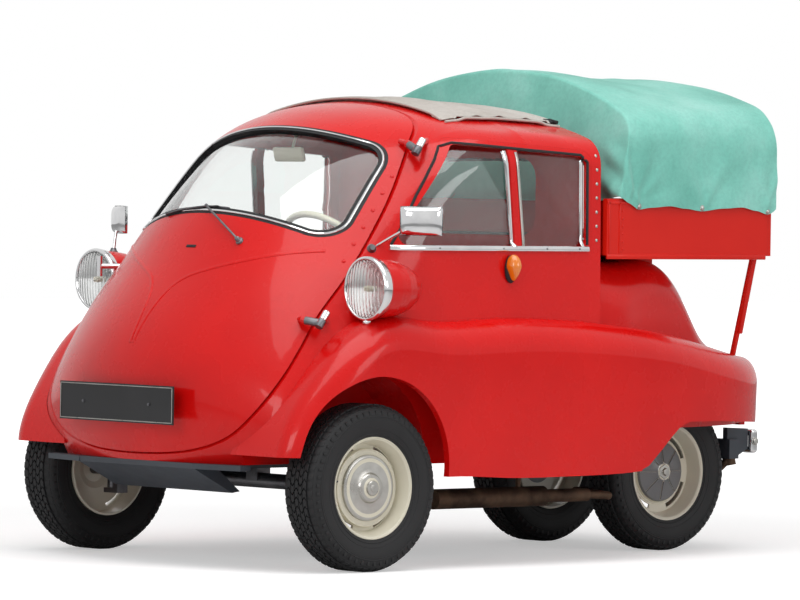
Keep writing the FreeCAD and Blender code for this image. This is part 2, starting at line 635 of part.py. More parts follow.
# ---------------------------------------------------------------- load box and canopy
t = boardThickness
loadBox = box(boxRearX, boxFrontX, -boxHalfWidth, boxHalfWidth, boxFloorZ, boxFloorZ + t)
loadBox = loadBox.fuse(box(boxFrontX - t, boxFrontX, -boxHalfWidth, boxHalfWidth, boxFloorZ, boxTopZ))
for sign in (1, -1):
    y0, y1 = sorted((sign * (boxHalfWidth - t), sign * boxHalfWidth))
    loadBox = loadBox.fuse(box(boxRearX, cheekFrontX, y0, y1, boxFloorZ, boxTopZ))
    rod = cylinder(V(-860, sign * 560, boxFloorZ + 4), V(-882, sign * 452, 590), 9)
    loadBox = loadBox.fuse(rod)
for x in (-300, -520):
    loadBox = loadBox.fuse(box(x - 30, x + 30, -440, 440, 860, boxFloorZ))


def canopyWires(inset, reachAdd):
    wires = []
    half = boxHalfWidth + canvasGap + canvasThickness
    for x, reach, crown, corner in ((-236, 446, 1250, 100), (-360, 446, 1250, 100), (-600, 442, 1400, 120), (-905, 424, 1700, 150)):
        row = (reach, crown, half, half - 6, corner)
        wires.append(fillWire(row, 1.0, inset, stationPlace(x, 1016)))
    return wires


canopyFull = Part.makeLoft(canopyWires(0.0, 0), True, False)
canopyVoid = Part.makeLoft(canopyWires(canvasThickness, 0), True, False)
bowVoid = Part.makeLoft(canopyWires(canvasThickness + 14, 0), True, False)
bowFull = Part.makeLoft(canopyWires(canvasThickness + canvasGap, 0), True, False)


def canopyFront(gap):
    return prismY([(boxFrontX + canvasGap + canvasThickness - gap, 900), (boxFrontX + canvasGap + canvasThickness - gap, 1090), (-338 - gap, 1500), (-1200, 1500), (-1200, 900)], -800, 800)


canopy = canopyFull.common(canopyFront(0)).cut(canopyVoid.common(canopyFront(canvasThickness)))
for y0, y1 in ((boxHalfWidth - t - canvasGap, boxHalfWidth + canvasGap), (-boxHalfWidth - canvasGap, -boxHalfWidth + t + canvasGap)):
    canopy = canopy.cut(box(-300, cheekFrontX, y0, y1, 900, boxTopZ + canvasGap))
save("canopy", largest(canopy))
for x in (-420, -850):
    bow = bowFull.common(box(x - 14, x + 14, -700, 700, 1030, 1500)).cut(bowVoid)
    loadBox = loadBox.fuse(bow)
gateAxis = V(boxRearX - movingGap - t / 2, 0, boxFloorZ - 4)
gatePin = 4.0
for y in (-400, 400):
    for side in (-49, 49):
        loadBox = loadBox.fuse(box(gateAxis.x - 7, boxRearX + 12, y + side - 5, y + side + 5, boxFloorZ - 12, boxFloorZ + 4))
    loadBox = loadBox.fuse(cylinder(gateAxis + V(0, y - 54, 0), gateAxis + V(0, y + 54, 0), gatePin))
loadBox = loadBox.cut(tailFull).cut(fenderBand).cut(mirrored(fenderBand)).cut(canopyFull.cut(bowFull).common(canopyFront(0)))
save("load_box", largest(loadBox.removeSplitter()))
gate = box(boxRearX - movingGap - t, boxRearX - movingGap, -boxHalfWidth + movingGap, boxHalfWidth - movingGap, boxFloorZ, boxTopZ)
for y in (-400, 400):
    gate = gate.fuse(cylinder(gateAxis + V(0, y - 38, 0), gateAxis + V(0, y + 38, 0), 9))
    gate = gate.cut(cylinder(gateAxis + V(0, y - 60, 0), gateAxis + V(0, y + 60, 0), gatePin + fitGap))
    for side in (-49, 49):
        gate = gate.cut(box(boxRearX - 80, boxRearX, y + side - 11, y + side + 11, boxFloorZ - 20, boxFloorZ + 13))
save("tailgate", gate)

# ---------------------------------------------------------------- wheels
tyreProfile = [(-50, 138), (50, 138), (52, 150), (62, 164), (69, 188), (68, 212), (60, 231), (44, 240),
               (-44, 240), (-60, 231), (-68, 212), (-69, 188), (-62, 164), (-52, 150)]
# rim and hub in one turning: along the axle outwards, radius
frontRimProfile = [(-58, 138), (-58, 132), (4, 130), (8, 60), (14, 40), (14, 16.5), (30, 16.5), (30, 0), (58, 0), (58, 20), (53, 23),
                   (49, 38), (42, 43), (40, 88), (36, 93), (30, 94), (28, 107), (14, 112), (14, 124), (44, 134), (55, 138),
                   (58, 142), (58, 147), (54, 147), (50, 138)]
rearRimProfile = [(-58, 138), (-58, 132), (4, 130), (8, 60), (14, 40), (14, 16.5), (30, 16.5), (30, 0), (50, 0), (50, 9), (42, 12),
                  (42, 24), (38, 26), (24, 88), (20, 91), (10, 94), (10, 104), (12, 124), (44, 134), (55, 138), (58, 142),
                  (58, 147), (54, 147), (50, 138)]
ventCount = 4
ventAngle = 52.0


def ventSlots(centre, side, inner, outer):
    slots = []
    for k in range(ventCount):
        corners = [V(0, side * along, radius) for along, radius in ((-20, inner), (40, inner), (40, outer), (-20, outer))]
        slot = Part.Face(Part.makePolygon(corners + corners[:1])).revolve(V(0, 0, 0), V(0, 1, 0), ventAngle)
        slot.rotate(V(0, 0, 0), V(0, 1, 0), 360 / ventCount * k + 20)
        slot.translate(centre)
        slots.append(slot)
    return slots


def drumRibs(centre, side):
    ribs = []
    for k in range(8):
        turn = FreeCAD.Rotation(V(0, 1, 0), 45 * k)
        near = turn.multVec(V(0, side * 36, 27))
        far = turn.multVec(V(0, side * 23, 86))
        ribs.append(cylinder(centre + near, centre + far, 3))
    return ribs


wheelPlaces = [
    ("front_left", frontAxleX, frontY, 1),
    ("front_right", frontAxleX, -frontY, -1),
    ("rear_left", rearAxleX, rearY, 1),
    ("rear_right", rearAxleX, -rearY, -1),
]
for name, x, y, side in wheelPlaces:
    centre = V(x, y, wheelCentreHeight)
    save("tyre_" + name, turned(tyreProfile, centre, side))
    front = name.startswith("front")
    rim = turned(frontRimProfile if front else rearRimProfile, centre, side)
    for slot in ventSlots(centre, side, 113 if front else 105, 122 if front else 118):
        rim = rim.cut(slot)
    if not front:
        for rib in drumRibs(centre, side):
            rim = rim.fuse(rib)
    save("rim_" + name, rim)
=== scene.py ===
import bpy
import math
from mathutils import Matrix, Vector


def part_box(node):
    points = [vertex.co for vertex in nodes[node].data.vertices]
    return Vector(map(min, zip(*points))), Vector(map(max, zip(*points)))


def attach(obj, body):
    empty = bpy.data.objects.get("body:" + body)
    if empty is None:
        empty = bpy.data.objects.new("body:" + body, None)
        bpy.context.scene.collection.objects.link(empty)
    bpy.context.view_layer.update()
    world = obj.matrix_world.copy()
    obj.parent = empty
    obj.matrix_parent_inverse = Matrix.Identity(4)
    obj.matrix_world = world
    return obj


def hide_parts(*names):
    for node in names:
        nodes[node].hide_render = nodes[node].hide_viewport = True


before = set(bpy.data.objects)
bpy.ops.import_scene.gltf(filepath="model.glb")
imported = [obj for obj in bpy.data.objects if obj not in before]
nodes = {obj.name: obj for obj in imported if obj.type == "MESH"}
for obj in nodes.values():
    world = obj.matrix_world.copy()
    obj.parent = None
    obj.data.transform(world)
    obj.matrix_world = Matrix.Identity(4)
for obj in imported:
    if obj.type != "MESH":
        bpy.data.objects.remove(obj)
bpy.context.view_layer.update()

tip = 0.0004    # radius where a turned piece closes on its axis
sides = ((1, "left"), (-1, "right"))


# ---- small helpers, used all the way down
def deselectAll():
    if bpy.context.object and bpy.context.object.mode != "OBJECT":
        bpy.ops.object.mode_set(mode="OBJECT")
    bpy.ops.object.select_all(action="DESELECT")


def pick(obj):
    deselectAll()
    obj.select_set(True)
    bpy.context.view_layer.objects.active = obj


def remove(obj):
    pick(obj)
    bpy.ops.object.delete()


def settle(obj):
    # the place goes into the mesh, the object stays at the origin
    pick(obj)
    bpy.ops.object.transform_apply(location=True, rotation=True, scale=True)
    return obj


def addModifier(obj, kind, **values):
    pick(obj)
    modifier = obj.modifiers.new(kind.lower(), kind)
    for key, value in values.items():
        setattr(modifier, key, value)
    bpy.ops.object.modifier_apply(modifier=modifier.name)
    return obj


def addBevel(obj, width, segments, degrees):
    return addModifier(obj, "BEVEL", width=width, segments=segments, limit_method="ANGLE", angle_limit=math.radians(degrees))


def editAll(obj, *edits):
    # each edit is an operator and its values, run on the whole mesh
    pick(obj)
    bpy.ops.object.mode_set(mode="EDIT")
    bpy.ops.mesh.select_all(action="SELECT")
    for operator, values in edits:
        operator(**values)
    bpy.ops.object.mode_set(mode="OBJECT")
    return obj


def outward(obj):
    # doubles closed, then all faces turned outwards
    return editAll(obj, (bpy.ops.mesh.remove_doubles, {"threshold": 0.00005}),
                   (bpy.ops.mesh.normals_make_consistent, {"inside": False}))


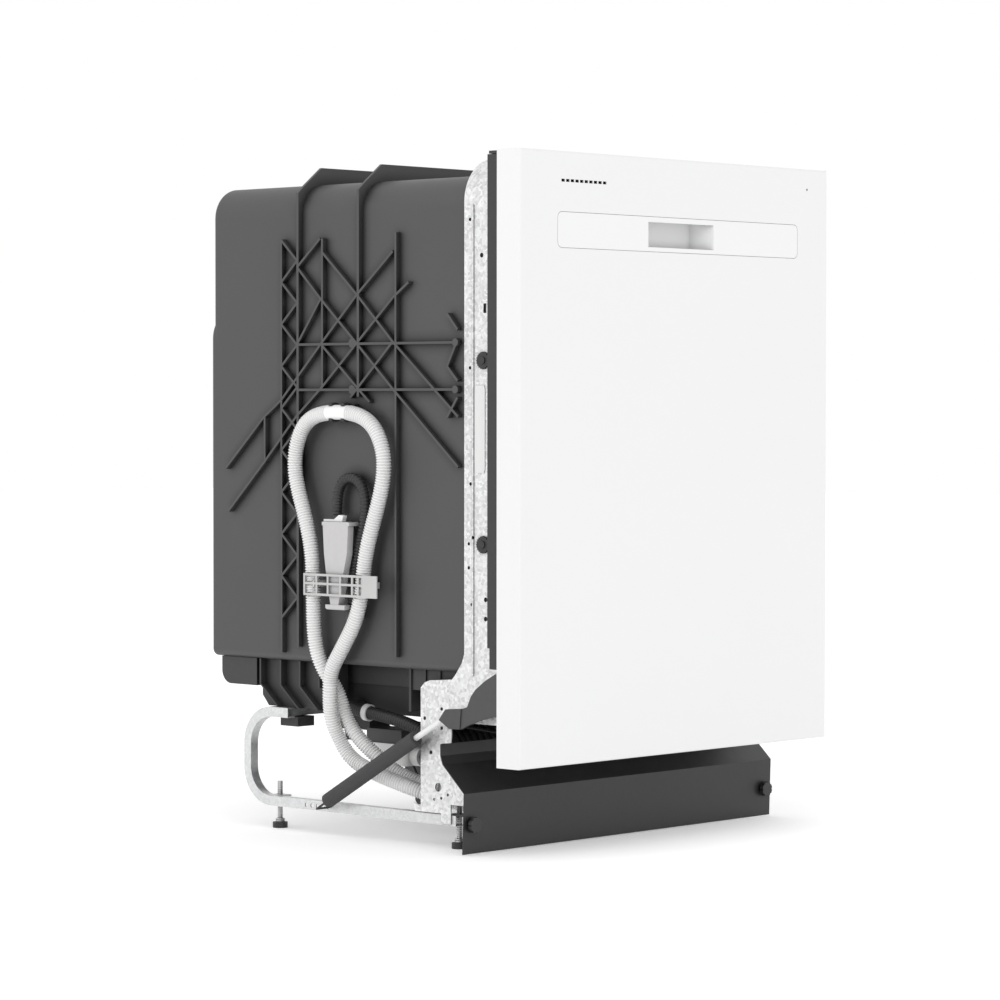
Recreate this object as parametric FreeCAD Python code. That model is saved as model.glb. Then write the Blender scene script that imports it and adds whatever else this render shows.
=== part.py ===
import FreeCAD, Part
import math
import os

# Built-in dishwasher with a top-edge control strip, standing free of its cabinet.
# Millimetres.  X runs to the right seen from the front, +Z is up, and the front faces -Y.
# Every "d" is a distance behind the face of the door.  The origin is on the floor, midway
# across the width and midway between the door's face and the back of the tub.

# ---- overall sizes ----
width = 606.0
depth = 594.0
top_z = 876.0
half_w = width / 2

# ---- general fits ----
gap = 0.3                   # between neighbouring pieces
run_fit = 0.05              # radial clearance of a turning fit
lap_gap = 0.3               # between lapped sheets

# ---- door ----
door_bottom = 114.0
sheet = 1.5                 # painted steel of the outer panel
panel_depth = 40.0
panel_edge_r = 3.0
bottom_lip = 8.0            # depth of the panel's bottom return
liner_wall = 2.5
liner_depth = 55.0          # back of the liner's flat
liner_bottom = 235.0
liner_rim_d = 58.7          # raised strip down each edge
liner_rim_w = 15.0
liner_rim_low = 261.0
liner_inset = 3.0           # liner's edge inside the panel's edge
plateau_half = 255.0
plateau_depth = 76.0
plateau_low = 245.0
plateau_high = 830.0
plateau_corner = 30.0
apron_low = 205.0
console_thick = 3.5
console_drop = 1.5          # console's top below the panel's top edge
pivot_d = 45.0
pivot_z = 195.0
pivot_r = 5.0

# ---- handle insert, vent and lamp ----
insert_w = 475.0
insert_h = 45.0
insert_mid_x = 1.5
insert_mid_z = 778.5
insert_corner = 8.0
insert_gap = 0.5
pocket_w = 129.0
pocket_low = 762.0
pocket_high = 794.0
pocket_depth = 28.0
pocket_slant = 15.0
pocket_wall = 2.5
pocket_roof = 15.0          # finger room above the opening
pocket_lip = 6.0            # back of the lip in front of that room
insert_back = 2.0
vent_x = -187.0
vent_z = 839.5
vent_count = 10
vent_pitch = 8.6
vent_slot_w = 6.4
vent_slot_h = 3.6
lamp_x = 259.0
lamp_z = 848.5
lamp_r = 1.4

# ---- tub ----
tub_half = 273.0
tub_front = 62.0
tub_low = 225.0
tub_high = 850.0
tub_wall = 3.5
tub_corner = 40.0           # round of the top corners
tub_foot_r = 9.0            # round of the lower corners
tub_rear_r = 7.0            # round of the rear edge
tub_step_z = 690.0          # below this the back stands further out
tub_step = 5.0
rib_proud = 7.5
rib_thick = 3.2
strap_d = (418.0, 306.0)    # the two moulded straps over the tub
strap_thick = 4.0
strap_turn = ((838.0, 0.0), (848.5, 12.5), (872.0, 42.5))   # height, distance in from the fin's side
well_half = 205.0
well_front = 110.0
well_back = 560.0
well_low = 195.0
ledge_in = 240.0
ledge_top = 235.5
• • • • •
_INSTRUCTIONS FOR THE TASK_. Look through the entries above and quote exactly the lines from the line with "for slot in" to the line with "for node in", counting both of those lines.

_PROBLEM SOLUTION_.
    for slot in ventSlots(centre, side, 113 if front else 105, 122 if front else 118):
        rim = rim.cut(slot)
    if not front:
        for rib in drumRibs(centre, side):
            rim = rim.fuse(rib)
    save("rim_" + name, rim)
=== scene.py ===
import bpy
import math
from mathutils import Matrix, Vector


def part_box(node):
    points = [vertex.co for vertex in nodes[node].data.vertices]
    return Vector(map(min, zip(*points))), Vector(map(max, zip(*points)))


def attach(obj, body):
    empty = bpy.data.objects.get("body:" + body)
    if empty is None:
        empty = bpy.data.objects.new("body:" + body, None)
        bpy.context.scene.collection.objects.link(empty)
    bpy.context.view_layer.update()
    world = obj.matrix_world.copy()
    obj.parent = empty
    obj.matrix_parent_inverse = Matrix.Identity(4)
    obj.matrix_world = world
    return obj


def hide_parts(*names):
    for node in names:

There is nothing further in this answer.